I’ve done it in dusty office lofts, posh hotels and pub back gardens.
I’ve done it on Sunday nights over takeaway pizza, weekday afternoons over beer and at all-day sessions with coffee, pastries and lunch.
I’m talking brainstorming, strategy days and planning. Thinking time, in other words.
It’s a paradox that is as fascinating as it is depressing that modern editors and their senior colleagues will spend large chunks of their lives in meetings – and yet may feel they have less time to think, discuss and throw ideas around than ever before.
I’m spending some of this morning with a group of experienced journalists looking at how we can break that model.
In the last few months, the newsrooms that I visit appear to have made great strides in cutting out some of the tedious what’s-the-page-31-picture-story mechanics which can plague conference meetings.
Some are experimenting with weekly specialist reporters’ gatherings, morning web mini-conferences and week ahead digital planning sessions.
The secret to success is to ring-fence time when we can step briefly away from the typeface to allow real creativity to flow.
Another paradox that fascinates and depresses me in equal measure that web journalism has incredible potential to free reporters from traditional shackles and straightjackets, and to have some real fun. And yet finding content which meets daily UB, page view and return visit targets can easily become a joyless, demotivating grind.

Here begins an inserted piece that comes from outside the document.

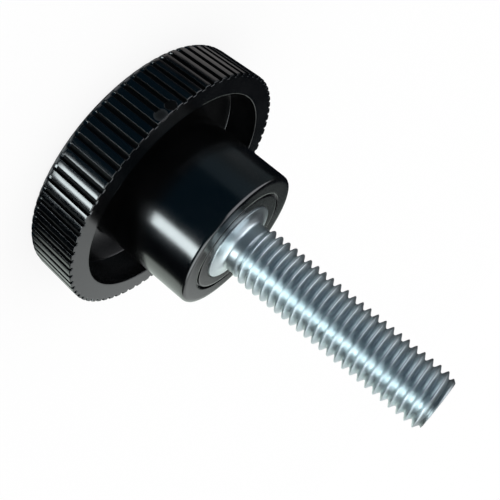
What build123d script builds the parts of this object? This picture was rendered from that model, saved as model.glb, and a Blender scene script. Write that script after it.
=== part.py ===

Whenever I run training days for reporters, I always build in an exercise which gets them to brainstorm ideas to develop new storylines and fresh coverage tactics for well-worn issues such as the NHS crisis or the green belt.
In just five or ten minutes, they always come up with genuinely interesting and innovative angles.
I’d like to see journalists getting their heads together as a team more often – daring to suggest what might seem silly ideas, and following their own instincts about what makes interesting content.
It’s a bit of a trite analogy, but it’s Bake-Off time, so I’ll go for it. Putting a day’s news coverage together is like making a cake.
It’s not easy to get the right balance of ingredients, the right level of serious and authoritative news coverage but also the right dash of the trivial and the time-wasting.
The key to getting it right is credibility and authenticity.
I’m a wet liberal, so my paper and news website of choice is The Guardian, perhaps followed closely by the Independent.
Those sites somehow manage to blend unrivalled political insight with tongue-in-cheek nonsense in a way that maintains an essential dignity and authority.
And they seem to be put together by people who are serious about having a bit of fun.
And, more importantly, by people with time to think.